Multimodal Machine Learning Can Predict Videoconference Fluidity and Enjoyment
Andrew Chang, Viswadruth Akkaraju, Ray McFadden Cogliano, David Poeppel, Dustin Freeman
TL;DR
This work investigates predicting subjective videoconference experiences using multimodal signals from short clips. By extracting audio embeddings (VGGish, YAMNet, Wav2Vec2), facial action units, and GC-based body-motion features from RoomReader clips, the authors train a cross-session logistic regression model with PCA, achieving high ROC-AUC for fluidity, enjoyment, and event classification, with domain-general audio features driving high-level outcomes.
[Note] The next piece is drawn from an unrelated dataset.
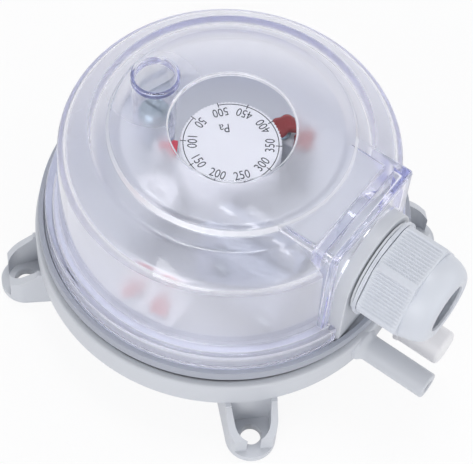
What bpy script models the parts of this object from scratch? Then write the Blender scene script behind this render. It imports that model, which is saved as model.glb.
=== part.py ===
# Differential pressure switch: round housing, clear cover, setting dial and cable gland
# Frame: metres, +Z up along the dial's axis, origin at the centre of the mounting plane, gland towards -Y

import bpy
import bmesh
from math import pi, cos, sin, sqrt, radians
from mathutils import Matrix, Vector

# Clearances
GAP = 0.0003                 # between pieces that seat on each other
SLIP = 0.00015               # round a piece that slides or turns in another
EDGE = 0.0006                # moulded edge radius, drawn as a small flat

# Facets on round pieces
LARGE_STEPS = 40
SMALL_STEPS = 20
TINY_STEPS = 12

# Lower housing: flange ring, pot below it, four mounting cups
FLANGE_RADIUS = 0.0425
FLANGE_HEIGHT = 0.0079
FLANGE_WALL = 0.0020
BASE_DEPTH = 0.0118          # underside of the flange above the mounting plane
FLANGE_OVERHANG = 0.0090     # flange beyond the pot
POT_WALL = 0.0020
SEAL_SHELF = 0.0020          # step from the pot's radius out to the seal wall
SEAL_WALL = 0.0022
SEAL_DEPTH = 0.0014          # seal wall's top below the seam

# Mounting cups
CUP_COUNT = 4
CUP_FIRST_ANGLE = -135.0
CUP_HOLE_OFFSET = 0.0031     # screw holes beyond the flange
CUP_HOLE_RADIUS = 0.0023
CUP_RADIUS = 0.0056          # outer round of the cup about its hole
CUP_FLARE = 0.0006           # how much wider each side is at the flange
CUP_WALL = 0.0016
CUP_FLOOR = 0.0022
CUP_BACK = 0.0008            # cup's back wall inside the flange's radius
CUP_WALL_END = 0.0037        # side walls end this far beyond the hole
CUP_WALL_LOW = 0.0066        # height of the side walls at their end
CUP_CORE = 0.0018            # wall left round the hollow behind the cup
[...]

The results show that combining modalities yields the strongest predictions (e.g., ROC-AUC up to 0.874 for Enjoyment and 0.867 for event classification), while pre-event facial cues retain predictive power; generalization across fluidity and enjoyment is demonstrated. These findings suggest multimodal ML can enable bulk, automated analysis and potential in-session interventions to mitigate negative conversational experiences, though generalizability beyond the RoomReader corpus remains a limitation.
Abstract
Videoconferencing is now a frequent mode of communication in both professional and informal settings, yet it often lacks the fluidity and enjoyment of in-person conversation. This study leverages multimodal machine learning to predict moments of negative experience in videoconferencing. We sampled thousands of short clips from the RoomReader corpus, extracting audio embeddings, facial actions, and body motion features to train models for identifying low conversational fluidity, low enjoyment, and classifying conversational events (backchanneling, interruption, or gap). Our best models achieved an ROC-AUC of up to 0.87 on hold-out videoconference sessions, with domain-general audio features proving most critical. This work demonstrates that multimodal audio-video signals can effectively predict high-level subjective conversational outcomes. In addition, this is a contribution to research on videoconferencing user experience by showing that multimodal machine learning can be used to identify rare moments of negative user experience for further study or mitigation.